Absolute bottom of the line for an occasional sawyer who can fix things the Harbor Freight way.

Hud-son - I almost bought one, but the rails are really light compared to Woodmizer
Again for the occasional saywer of light wood. This was portable enough for 1 man 1 small tractor to easily transport.

Norwood - lots of loyal followers but basically it had two things against it in my mind - They raised the prices to $4K and it was assemble lots of pieces yourself. I'm in a remote location and it's about an hour to the hardware stores, and I don't have my full complement of tools yet.

Woodmizer - Well respected and they had a sale on the LT10 for $3K. And it's just small enough for me to set it up with myself and an engine hoist. The track is heavier than the Hud-Son and I've bounced around 22" diameter logs on it. I can move the pieces around with my tractor so it meets my definition of portable without a trailer.

E-Z boardwalk was also a strong contender.

IF you can wait and go up to about $5K there are frequently larger used mills for sale.


----------



## Sawyer Rob (Dec 12, 2012)

One thing to keep in mind, the Norwood ML26 is much closer to a Mizer LT15 than an LT10. It's MUCH more mill than Mizers 10...

Also, it takes 3 or 4 wrenches to put the whole thing together, you don't need a toolbox full of tools. The advantage is, you will know exactly how it works and how to keep the mill dialed in...

SR


----------



## Dave Boyt (Dec 13, 2012)

I know that right now pricing is important, but very seldom have I thought "I should have bought the smaller, cheaper tool". Nothing to be afraid of, as far as putting the Norwood together. Here's a list of the tools I used for the MX34:

1/2” drive socket wrench with: 2” extension, 1/2” deep socket, 9/16”, 3/4”, 15/16" sockets
3/8" drive socket wrench with: 10mm, 12mm sockets
1/2", 9/16", 3/4" and 15/16" combination wrenches
1" Crescent wrench
Set SAE allen wrenhes
Slot screwdriver
Phillips screwdriver
Pliers
Knife
Carpenter's square
Oil
Grease gun & grease
(3) 3” or larger C-clamps are helpful in holding things while bolting them together.

Took about two days. Just follow the instructions, and you'll do it in half the time! Some of the older LumberMates have been hard at it for over ten years, and I can't see anything but improvements in the LumberLite.


----------



## JimFX (Dec 25, 2012)

*Basic Mill Question*

I am new to this forum and it would seem to be a great place to get real world feedback, so I am jumping right in!

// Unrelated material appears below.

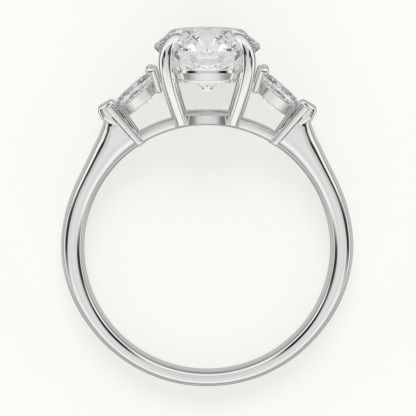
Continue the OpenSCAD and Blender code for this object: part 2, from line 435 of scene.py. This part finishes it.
def soft_quarter(half, half_w, arcs):
    """Band's quarter section: domed side, soft shoulder, tight edge and a sloping rim."""
    radians = math.radians
    run = sum(r * (math.sin(radians(b)) - math.sin(radians(a))) for a, b, r, steps in arcs)
    drop = sum(r * (math.cos(radians(a)) - math.cos(radians(b))) for a, b, r, steps in arcs)
    first = arcs[0][0]
    last = arcs[-1][1]
    rim_fall = math.cos(radians(last)) - math.cos(radians(RIM_END))
    rim_r = (half_w - drop) / rim_fall
    rim_run = rim_r * (math.sin(radians(RIM_END)) - math.sin(radians(last)))
    dome_r = max(half - run - rim_run, LEAST_DOME_RUN) / math.sin(radians(first))
    points = arc_profile(
        [(0, first, dome_r, FACE_STEPS), *arcs, (last, RIM_END, rim_r, RIM_STEPS)], half_w
    )
    stretch = half / points[-1][0]
    low = points[-1][1]
    return [(x * stretch, half_w * (h - low) / (half_w - low)) for x, h in points]


def soft_section(inner, outer, half_w, arcs):
    """Section with two flat-domed sides, alike on its four quarters."""
    run = (outer - inner).normalized()
    mid = (inner + outer) / 2
    quarter = soft_quarter((outer - inner).length / 2, half_w, arcs)
    outer_low = [(s, -z) for s, z in reversed(quarter[:-1])]
    inner_low = [(-s, -z) for s, z in quarter[1:]]
    inner_top = [(-s, z) for s, z in reversed(quarter[1:-1])]
    return [
        Vector((mid.x + run.x * s, mid.y + run.y * s, z))
        for s, z in quarter + outer_low + inner_low + inner_top
    ]


def band_section(inner, outer):
    """Section of the band, with softer edges where its wall is thicker."""
    soft = min((outer - inner).length / EDGE_WALL, EDGE_GROWTH)
    arcs = [(a, b, r * soft, n) for a, b, r, n in EDGE_ARCS]
    return soft_section(inner, outer, BAND_HALF_W, arcs)


def turned(r, degrees):
    """Point at a distance from the finger's axis, by its angle from the head."""
    a = math.radians(degrees)
    return Vector((r * math.sin(a), r * math.cos(a), 0))


def side_point(u, v):
    return SIDE_FRAME @ Vector((u, v, 0))


def finger_height(u):
    """Height of the finger's surface in the side setting's frame."""
    centre = SIDE_FRAME.inverted() @ Vector((0, 0, 0))
    return centre.y + math.sqrt(FINGER_R**2 - (u - centre.x) ** 2)


def band():
    first = SHANK_ROWS[0][0]
    shoulder = []
    last_turn = (turned(FINGER_R, first), turned(FINGER_R + SHANK_ROWS[0][1], first))
    pairs = [last_turn] + [
        (side_point(u, finger_height(u)), side_point(u, top)) for u, top in SHOULDER_ROWS
    ]
    for (a, b), (c, d) in zip(pairs, pairs[1:]):
        for k in range(1, SHOULDER_STEPS + 1):
            t = k / SHOULDER_STEPS
            shoulder.append((a.lerp(c, t), b.lerp(d, t)))
    turn = []
    for angle in range(360 - first, first - 1, -1):
        wall = smooth(SHANK_ROWS, 360 - angle if angle > 180 else angle)
        turn.append((turned(FINGER_R, angle), turned(FINGER_R + wall, angle)))
    left = [(MIRROR @ a, MIRROR @ b) for a, b in reversed(shoulder)]
    return show("band", skin([band_section(a, b) for a, b in left + turn + shoulder]))


# Room for the finger
def revolved(profile, steps):
    """Turns a closed profile of radius and height about the finger's axis."""
    sections = []
    for i in range(steps):
        a = 2 * math.pi * i / steps
        sections.append([(r * math.cos(a), r * math.sin(a), h) for r, h in profile])
    return ring_skin("revolved", sections)


def finger_cutter(name, upper):
    """Solid that fills the finger's room, alike on both sides of the band."""
    lower = [(r, -h) for r, h in reversed(upper)]
    profile = [(ROOM_CORE_R, -ROOM_HALF_L)] + lower + upper + [(ROOM_CORE_R, ROOM_HALF_L)]
    return show(name, revolved(profile, ROOM_STEPS))


def head_finger_room():
    """Room for the finger under the head, opening out towards its ends."""
    return finger_cutter("head_room", [(FINGER_R + gap, h) for gap, h in HEAD_ROOM_ROWS])


def side_finger_room():
    """Room for the finger under the side settings, with a rounded edge."""
    points = []
    for k in range(ROOM_EDGE_STEPS + 1):
        a = math.pi / 2 * k / ROOM_EDGE_STEPS
        points.append((
            FINGER_R + ROOM_EDGE * (1 - math.cos(a)),
            BAND_HALF_W - ROOM_EDGE + ROOM_EDGE * math.sin(a),
        ))
    return finger_cutter("side_room", points + [(FINGER_R + ROOM_EDGE, ROOM_HALF_L)])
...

I am looking for feedback on two differences I notice between the Norwood 26 and the WoodMiser 15.
One: Norwood seems to be pushed by hand where the WoodMiser is a crank feed. Obviously a power feed would be nicer however if we are talking about a basic mill, what are the pros and cons between these two?

Second: The Norwood exits the sawdust on the opposite side of the user, the Woodmiser on the same side.
The opposite side would seem to be less blowback on the operator. Does this play out in actual operation?

After this it seems to be what options do you need because both seem to be good mills.
Or am I missing something?
Thanks!


----------



## Dave Boyt (Dec 25, 2012)

JimFX, you made two very good observations. My first band saw mill had a crank feed-- I used it for a month or so, but removed it. It just wasn't that helpful, and when it came to return the carriage, I had to crank it back. The Norwood is about as easy to push as a shopping cart (only without the wobbly wheel), and when it is time to return the carriage, I just give it a good shove and it coasts on back while I pull off the board or slab. The hand push is consistent, and gives a good feel for how the blade is cutting. If you can't push the carriage with one hand, it is time to put on a fresh blade.

I can't answer as to whether milling a log while walking through a pile of sawdust would be a detriment, as I have never done it.

As I noted above, assembling the mill was no big deal, and it saved on shipping. Check on shipping cost and availability. I've heard some mills are backlogged several months. Another thought, go with the largest engine option, if you can. When you start cutting the bigger logs, it makes a real difference. Keep at least a dozen blades on hand so that you always have a sharp one to put on when you cut into a clamp.

If possible, see if you can try your hand at milling with the mills to see how it works for you. Let us know what you decide!


----------



## Sawyer Rob (Dec 25, 2012)

This would be a tough decision! I've milled on both and i really dislike that crank on the 15 and the 15 is the pits to push through a log, while the 26 is easy to push through a log! I also really dislike having walking through the sawdust on the 15! BUT, i think the 15 is the stiffer mill and will handle the biggest logs easier.

I'd buy a nice used LM2000 before i'd buy either of your choises though, and save some money... And, i'd MUCH rather have the Lumbermate 34 than either of your choises...

Run them both and buy the one YOU like best!

SR


----------